In 1999, the essence of a cinematic ‘Australianness’ was discussed in an extensive interview with George Miller, who reflected on his original Mad Max series (1979–1985) and how it projected a quintessential alternative to the sanitised sense of national identity presented in those renowned 1970s period films (M123). In a similar vein, delving deep into the production history and hostile critical reception of the notorious Turkey Shoot (Brian Trenchard-Smith, 1982), a 2009 piece considered how, by that point in Australian cultural history, the Ozploitation per­iod had become heralded as a golden age of local cinema (M162). This is arguably due to not just Hartley’s aforementioned eye-opening documentary, but also the success of homegrown genre products like Wolf Creek (Greg McLean, 2005; M145, M148, M150).

The point is that we’ve come a long way since the critical snobbery of the 1970s. In 2009, Metro published a two-part ‘Beyond the Cringe: Ozploitation and Australian Paracinema’ special feature (M161, M162). And, in 2014, the magazine dedicated close to half of its 180th issue to a one-off ‘Horror Down Under’ section, which paid serious attention to contemporary films like Wolf Creek 2 (McLean, 2013), The Babadook (Jennifer Kent, 2014)and Hartley’s own 2013 remake of Richard Franklin’s Ozploitation classic Patrick (1978). It also shed light on a slew of underappreciated 1980s genre films that were overlooked even in Not Quite Hollywood itself, and offered insights into horror distribution, reception and success both locally and overseas.

A spiritual successor to ‘Horror Down Under’ was 2018’s ‘Spotlight on Genre Film’ special-feature in issue 195, headlined by Warwick Thornton’s acclaimed western Sweet Country (2017). It also included, among other things, discussions on the rich cinematic world of Aussie sci-fi OtherLife (Ben C Lucas, 2017), the ‘quintessentially Australian’ zombie flick Cargo (Yolanda Ramke & Ben Howling, 2017), Albanian–Australian co-production horror title Bloodlands (Steven Kastrissios, 2017) and Canberra-shot sci-fi Blue World Order (Ché Baker & Dallas Bland, 2016), along with a retrospective ­essay on noir classic Dark City (Alex Proyas, 1998).

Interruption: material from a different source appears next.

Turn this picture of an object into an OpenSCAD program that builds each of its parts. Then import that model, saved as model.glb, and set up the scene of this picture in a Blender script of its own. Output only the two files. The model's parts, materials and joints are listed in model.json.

And it’s personally rewarding for this Queenslander to see that the reach of Australian genre has broadened, with the emergence of productions set in Brisbane and the Gold Coast over the past decade. These have seen accompanying attention in the pages of Metro: from an appreciative analysis of the inventively original world building of vampire flick Daybreakers (The Spierig Brothers, 2009; M164) to an interview with the director behind Chinese-box-office success story Bait (Kimble Rendall, 2012), which called for an increase in Aussie genre filmmaking to attract foreign markets and boost our industry (M175).

Fortunately, emerging filmmakers have been listening – and enthusiasm for the wild, untold stories of Aussie genre films shows no signs of dying soon.